Oh… es el nombre original del libro en el que se basa la película de Verhoeven. A través de esa onomatopeya algo incierta, que no permite saber bien si se trata de una expresión de dolor o de placer, de incertidumbre o seguridad, o tal vez todo eso al mismo tiempo, queda bien marcado lo que será una de las claves del peculiar encanto que practica Verhoeven en Elle: la ambigüedad de su tono, que no pasa de la demencia a la cordura en cuestión de segundos porque ni siquiera se pregunta por un estado o el otro, ya que le queda mejor contenerlos a todos, hacer de los cuerpos el recipiente perfecto para unas mentes que buscan siempre la vía ideal hacia el camino de los placeres desconocidos. Casi como una respuesta a su última película del período norteamericano, Hollow Man (2000), donde los cuerpos se vacíaban de su materialidad y descubrían los placeres provenientes de la invisibilidad, en Elle los personajes solo accionan persiguiendo las pulsiones que la carne, explícita hasta lo visceral, les reclama y que explotan en simultáneas expresiones de violencia y deleite. No hay un solo plano en toda la película en el que Isabelle Huppert no logre expresar en sus gestos, en un trabajo tan sutil como abrumador, la gran cantidad de pensamientos que le recorren por la mente cada vez que se encuentra con aquellas personas que forman su pequeño mundo de atrocidades diarias, ya sea al lidiar con los empleados de su empresa, al visitar a su madre o encontrarse con los anónimos transeúntes que le arrojan basura castigandola por los traumas del pasado con los que ella ya bien supo lidiar y que no termina de comprender por qué el resto del mundo no se hace lo mismo. Hasta su gato, único testigo de la violación con la que irrumpe el relato, exhibe en su condición de felino un gesto de particular hastío por lo que ve, desinteresado acaso por las aventuras de su dueña, pero bien dispuesto a cazar a un despistado pájaro que choca contra la ventana, lo que demuestra que ese mito de que toda mascota se parece a su dueño bien se aplica en esta fantasía que Verhoeven filma con una curiosidad tan grande por sus personajes que jamás se vuelve recriminadora, sino que siempre buscar explorar, acompañándolos, todas las aristas de sus libertades.
Aún revelando las miserias de todos aquellos que la rodean con una naturalidad que espanta, resulta claro que la búsqueda final de Michele y el resto de su círculo familiar responde únicamente a un claro imperativo: el amor ante cualquier cosa.
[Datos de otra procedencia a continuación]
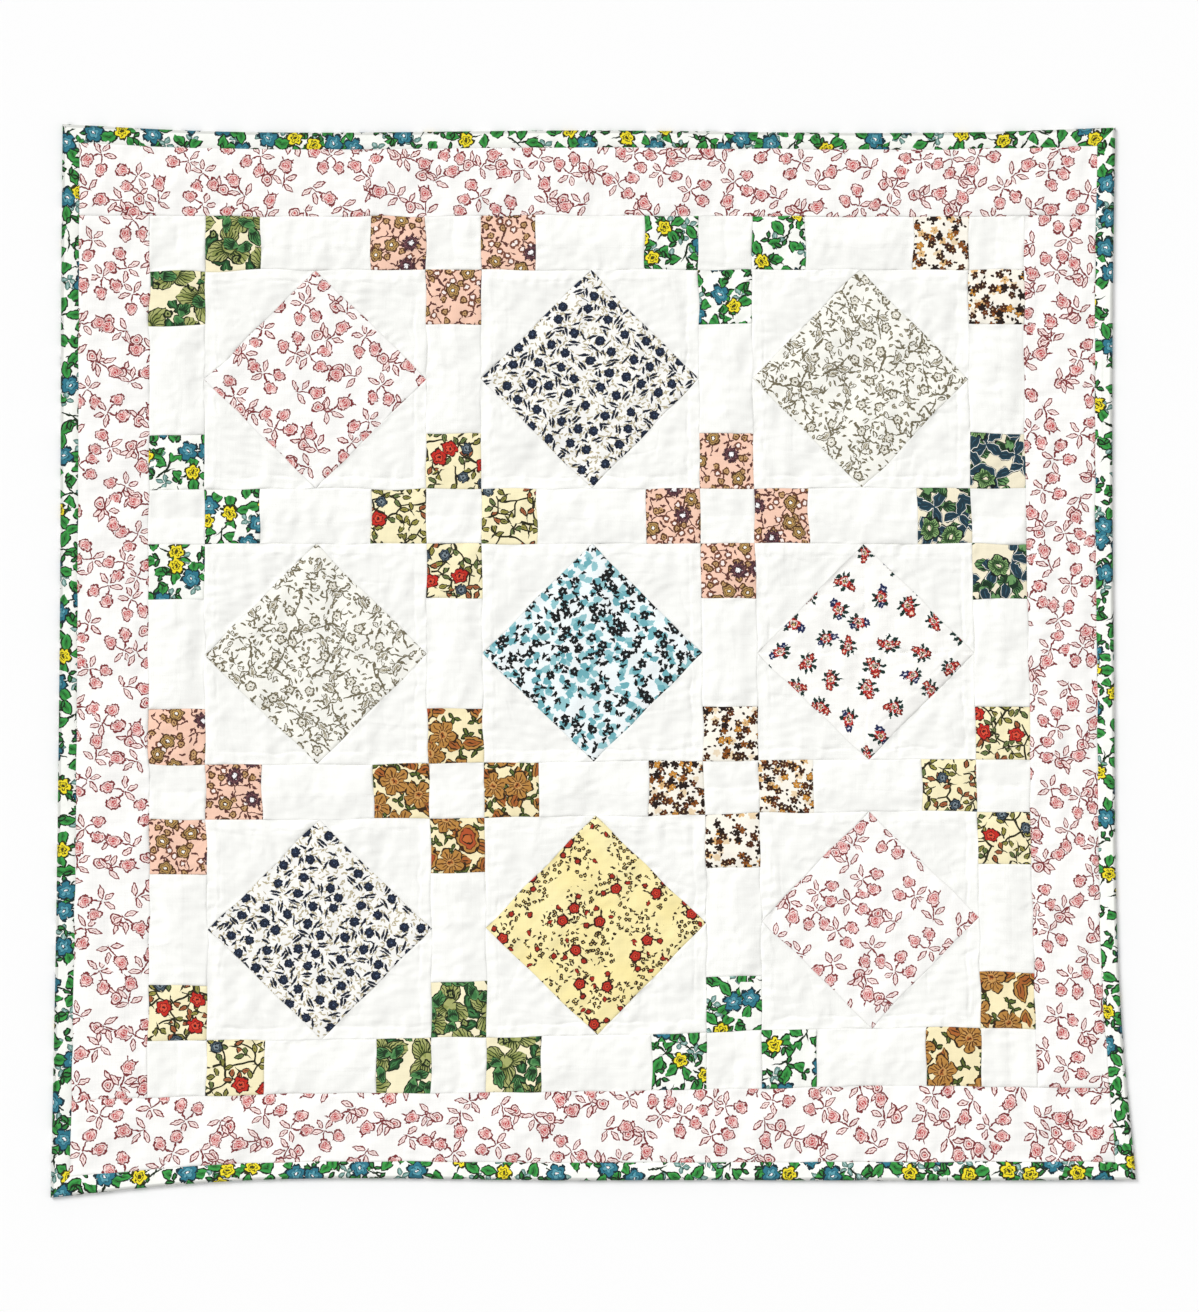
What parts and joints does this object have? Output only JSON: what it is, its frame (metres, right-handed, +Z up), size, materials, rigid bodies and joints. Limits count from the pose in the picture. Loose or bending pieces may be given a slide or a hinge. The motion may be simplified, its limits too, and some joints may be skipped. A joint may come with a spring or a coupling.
{
  "type": "patchwork quilt",
  "caption": "Small patchwork quilt laid flat: diamond blocks in white sashing, a floral border and a folded binding with mitred corners.",
  "frame": {"origin": "middle of the laid-out quilt on the surface that it lies on", "axes": "+Z up out of the quilt's face, +Y to the top edge, +X to the right as one looks down on the face"},
  "size_m": [0.5948, 0.5882, 0.0036],
  "materials": {
    "white_cotton": "matt",
    "rose_print_cotton": "matt",
    "leaf_print_cotton": "matt"
  },
  "bodies": {
    "root": {"patchwork_centre": "white_cotton", "border_top": "rose_print_cotton", "border_bottom": "rose_print_cotton", "border_left": "rose_print_cotton", "border_right": "rose_print_cotton", "binding_top": "leaf_print_cotton", "binding_bottom": "leaf_print_cotton", "binding_left": "leaf_print_cotton", "binding_right": "leaf_print_cotton"}
  },
  "joints": []
}
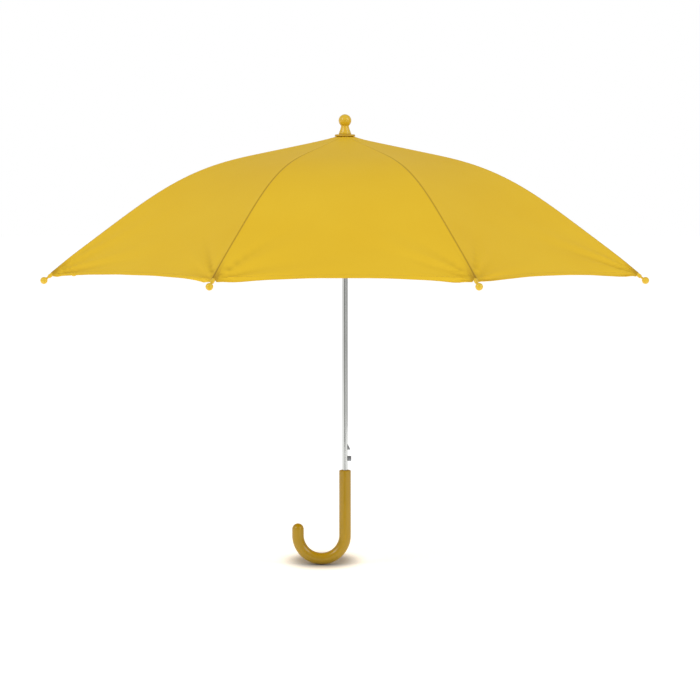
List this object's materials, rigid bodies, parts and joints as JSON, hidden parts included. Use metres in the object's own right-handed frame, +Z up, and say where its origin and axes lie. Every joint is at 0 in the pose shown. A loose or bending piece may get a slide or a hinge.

Extraño parece llegar a esa conclusión luego de ver el camino que todos ellos realizan pero para Verhoeven este es el final que todos ellos se merecen, sin concesiones. Lo merece la vecina de Michele, quien al enterarse de las obsesiones de su esposo le agradece a Michele por “haberlo liberado”. Lo merece su mejor amiga, quien la perdona por destruir su matrimonio y termina más cerca a ella que nunca. Y por supuesto lo merece la propia Michele, quien termina, una vez más, venciendo a cualquier trauma y saliendo con extraña cordura y dignidad de entre los muertos.